The problem with C++ code generation today

Section titled “The problem with C++ code generation today”

Every large C++ codebase eventually needs code generation. Serialization boilerplate. Enum-to-string maps. FFI bindings. Documentation schemas. OpenAPI stubs. The list grows with the codebase.

The tools available today force a choice between two bad options.

Option A: Clang plugins. Correct access to the AST. But they require a matching compiler version, link against private Clang internals, and break silently across toolchain upgrades. Writing one is a multi-week project. Debugging one requires understanding Clang internals. Distributing one means shipping a compiler plugin binary for every platform you support.

Option B: Template engines + header parsing. Jinja2, Mustache, or a hand-rolled regex scanner. Fast to start, brittle in practice. They cannot reason about namespaces, template parameters, inheritance, or constexpr values. The first time you need to handle std::optional<std::vector<T>> in a type mapping, you are writing a parser, not a template.

Neither option is the right abstraction.


codegen separates the problem into two clean layers:

  1. Parsing: handled by the engine. The full C++ AST, resolved and serialized to JSON, including namespaces, template arguments, member variables, enumerators, and annotations.

  2. Transformation: handled by you, in LuaU. Your rule receives one AST node as JSON and returns output text. The rule has no knowledge of the file system, no side effects, and no compiler coupling.

This separation has three consequences:

  • Rules are testable in isolation. Feed a JSON blob to your script, assert the output. No compiler required.
  • Rules are portable. The LuaU VM is embedded in the engine binary. No interpreter to install, no version to pin.
  • Rules are safe to share. The sandbox prevents a third-party rule from exfiltrating source code, calling home, or corrupting your build.

Most generators assume one input file produces one output file. This assumption is wrong for a large class of real-world tasks.

  • API documentation: You want one api-reference.md consolidating every annotated struct, regardless of which header it lives in.
  • Serialization registries: You want one registry.cpp with a registration call per type, not one file per type.
  • FFI manifests: You want one bindings.ts with every exported interface, sorted and deduplicated.

codegen solves this with the grouping.luau script. For each matched entity, the grouping script decides which output file it belongs to. The engine then routes each entity’s output to the correct file, calls the preamble once per output file, and stitches the result. The input file topology is irrelevant.

This is the capability that makes codegen qualitatively different from any template-based approach.
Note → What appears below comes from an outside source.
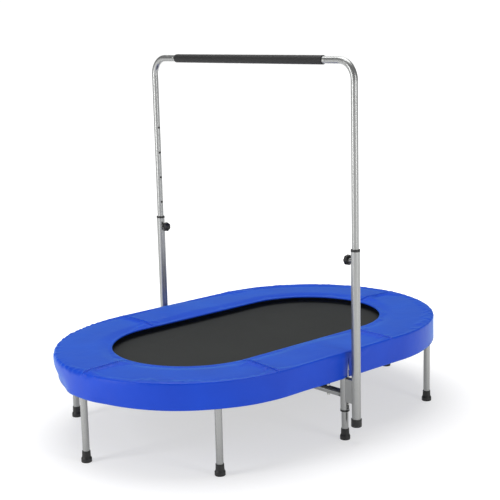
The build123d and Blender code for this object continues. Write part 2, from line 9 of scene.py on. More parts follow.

codegen generates parts of its own infrastructure. The same rule system you use to generate your serialization layer is the system used to generate codegen’s own internal glue code. This means every feature in the rule system is tested against a production codebase, not a toy example.

Key Takeaways
  • Clang plugins and template engines are both wrong abstractions for the same reason: one couples to the compiler, the other cannot reason about types.
  • codegen’s two-layer model (engine parses, rule transforms) decouples AST access from transformation logic.
  • The grouping.luau script enables non-1:1 file routing, the defining capability that separates codegen from every alternative.
  • The LuaU sandbox makes rules safe to share and auditable.
  • The tool is self-hosted: it generates its own infrastructure using the same rule system you use.